**Task**
Go through the material below, count the lines with the word "materials", and reply with the count alone.

**Provided data**
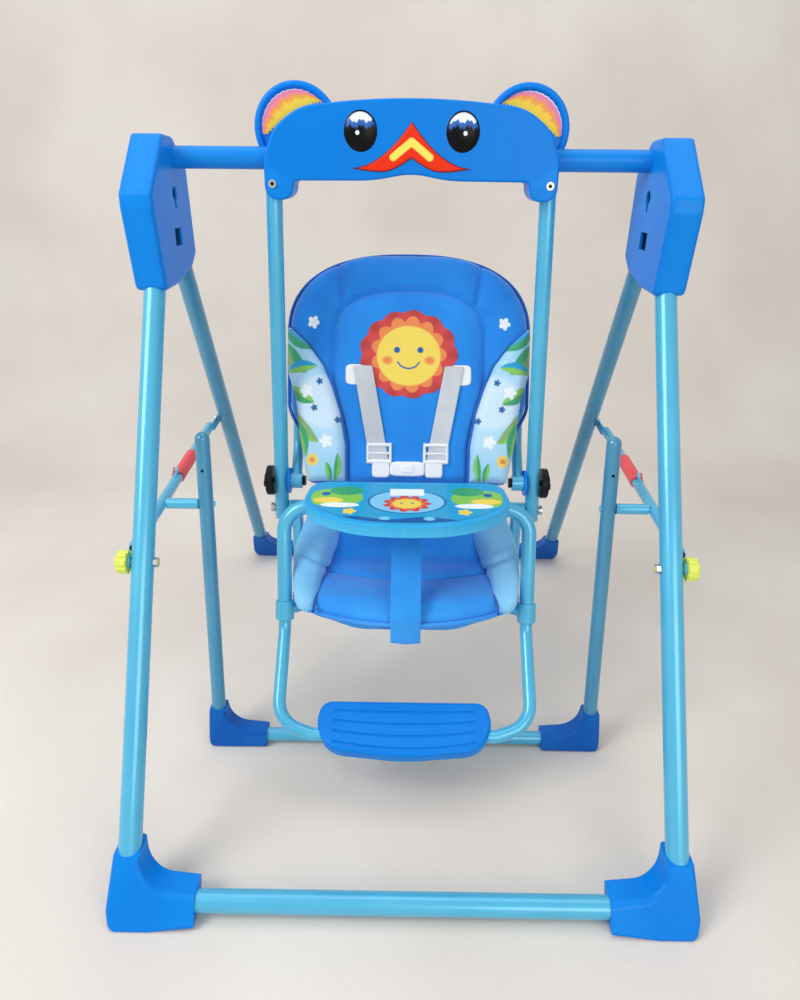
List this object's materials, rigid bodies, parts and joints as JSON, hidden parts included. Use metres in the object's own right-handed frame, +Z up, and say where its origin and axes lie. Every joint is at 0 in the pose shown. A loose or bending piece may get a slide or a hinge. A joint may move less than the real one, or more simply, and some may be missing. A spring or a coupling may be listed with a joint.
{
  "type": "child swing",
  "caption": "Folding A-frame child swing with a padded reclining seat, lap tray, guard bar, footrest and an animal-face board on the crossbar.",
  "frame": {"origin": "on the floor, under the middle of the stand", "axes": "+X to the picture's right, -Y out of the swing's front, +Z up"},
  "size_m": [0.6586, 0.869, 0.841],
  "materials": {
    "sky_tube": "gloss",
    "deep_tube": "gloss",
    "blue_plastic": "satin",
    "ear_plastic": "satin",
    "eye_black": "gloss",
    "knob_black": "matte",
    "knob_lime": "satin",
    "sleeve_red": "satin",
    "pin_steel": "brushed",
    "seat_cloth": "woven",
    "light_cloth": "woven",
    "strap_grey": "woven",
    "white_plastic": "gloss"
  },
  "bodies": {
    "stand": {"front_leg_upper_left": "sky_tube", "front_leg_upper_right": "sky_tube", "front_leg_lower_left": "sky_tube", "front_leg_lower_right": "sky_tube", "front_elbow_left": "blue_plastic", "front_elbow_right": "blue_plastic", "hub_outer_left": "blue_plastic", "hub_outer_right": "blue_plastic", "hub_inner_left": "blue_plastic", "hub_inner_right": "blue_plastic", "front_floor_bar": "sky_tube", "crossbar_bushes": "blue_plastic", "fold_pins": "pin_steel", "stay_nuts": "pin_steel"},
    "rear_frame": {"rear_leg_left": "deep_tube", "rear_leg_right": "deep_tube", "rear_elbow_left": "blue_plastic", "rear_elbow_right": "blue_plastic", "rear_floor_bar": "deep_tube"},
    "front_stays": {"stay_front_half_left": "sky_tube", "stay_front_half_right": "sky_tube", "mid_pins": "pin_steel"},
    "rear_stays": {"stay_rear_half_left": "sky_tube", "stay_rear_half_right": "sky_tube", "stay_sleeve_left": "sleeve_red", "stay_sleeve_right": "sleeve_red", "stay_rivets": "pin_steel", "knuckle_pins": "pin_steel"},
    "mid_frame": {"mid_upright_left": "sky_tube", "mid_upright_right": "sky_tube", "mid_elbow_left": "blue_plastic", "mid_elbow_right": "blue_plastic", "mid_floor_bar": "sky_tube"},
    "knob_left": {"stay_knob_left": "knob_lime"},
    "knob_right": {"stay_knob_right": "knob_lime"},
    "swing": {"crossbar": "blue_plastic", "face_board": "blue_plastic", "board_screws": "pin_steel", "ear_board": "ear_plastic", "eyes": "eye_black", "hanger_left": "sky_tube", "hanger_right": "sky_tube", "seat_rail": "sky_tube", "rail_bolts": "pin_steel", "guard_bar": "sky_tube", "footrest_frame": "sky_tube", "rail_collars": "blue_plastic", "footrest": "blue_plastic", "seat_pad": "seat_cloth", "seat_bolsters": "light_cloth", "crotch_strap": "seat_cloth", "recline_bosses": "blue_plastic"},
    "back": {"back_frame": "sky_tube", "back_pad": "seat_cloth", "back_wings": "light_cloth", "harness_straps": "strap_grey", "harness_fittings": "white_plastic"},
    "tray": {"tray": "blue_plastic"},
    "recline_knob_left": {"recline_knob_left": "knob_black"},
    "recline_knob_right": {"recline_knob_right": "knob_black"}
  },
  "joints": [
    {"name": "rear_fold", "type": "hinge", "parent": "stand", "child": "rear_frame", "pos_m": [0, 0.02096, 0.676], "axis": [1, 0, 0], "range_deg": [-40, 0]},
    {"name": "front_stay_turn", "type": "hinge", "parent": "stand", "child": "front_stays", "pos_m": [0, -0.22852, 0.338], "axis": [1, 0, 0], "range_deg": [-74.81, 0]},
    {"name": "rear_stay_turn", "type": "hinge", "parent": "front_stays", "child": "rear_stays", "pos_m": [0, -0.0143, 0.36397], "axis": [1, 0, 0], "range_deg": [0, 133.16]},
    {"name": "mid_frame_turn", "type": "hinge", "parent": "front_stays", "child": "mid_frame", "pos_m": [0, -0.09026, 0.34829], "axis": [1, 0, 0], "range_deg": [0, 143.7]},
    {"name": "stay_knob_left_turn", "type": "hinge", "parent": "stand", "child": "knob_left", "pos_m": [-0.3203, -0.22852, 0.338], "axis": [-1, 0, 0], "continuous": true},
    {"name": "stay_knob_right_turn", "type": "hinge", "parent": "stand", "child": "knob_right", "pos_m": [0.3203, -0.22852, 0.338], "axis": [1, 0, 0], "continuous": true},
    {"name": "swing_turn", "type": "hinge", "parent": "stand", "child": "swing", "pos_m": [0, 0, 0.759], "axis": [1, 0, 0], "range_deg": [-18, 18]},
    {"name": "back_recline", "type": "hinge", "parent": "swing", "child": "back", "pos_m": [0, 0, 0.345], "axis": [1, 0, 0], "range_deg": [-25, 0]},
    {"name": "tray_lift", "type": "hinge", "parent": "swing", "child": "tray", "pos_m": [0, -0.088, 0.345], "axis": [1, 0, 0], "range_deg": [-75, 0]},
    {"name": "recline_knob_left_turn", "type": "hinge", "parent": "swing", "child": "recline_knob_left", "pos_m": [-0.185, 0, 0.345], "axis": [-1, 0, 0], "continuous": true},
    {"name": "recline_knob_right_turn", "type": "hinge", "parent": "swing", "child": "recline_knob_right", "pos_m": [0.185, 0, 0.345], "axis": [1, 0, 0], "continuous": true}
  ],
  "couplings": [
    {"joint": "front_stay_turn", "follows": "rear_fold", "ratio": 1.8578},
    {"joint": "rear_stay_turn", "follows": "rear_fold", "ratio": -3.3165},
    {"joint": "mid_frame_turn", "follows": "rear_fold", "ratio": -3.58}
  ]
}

**Correct output**
2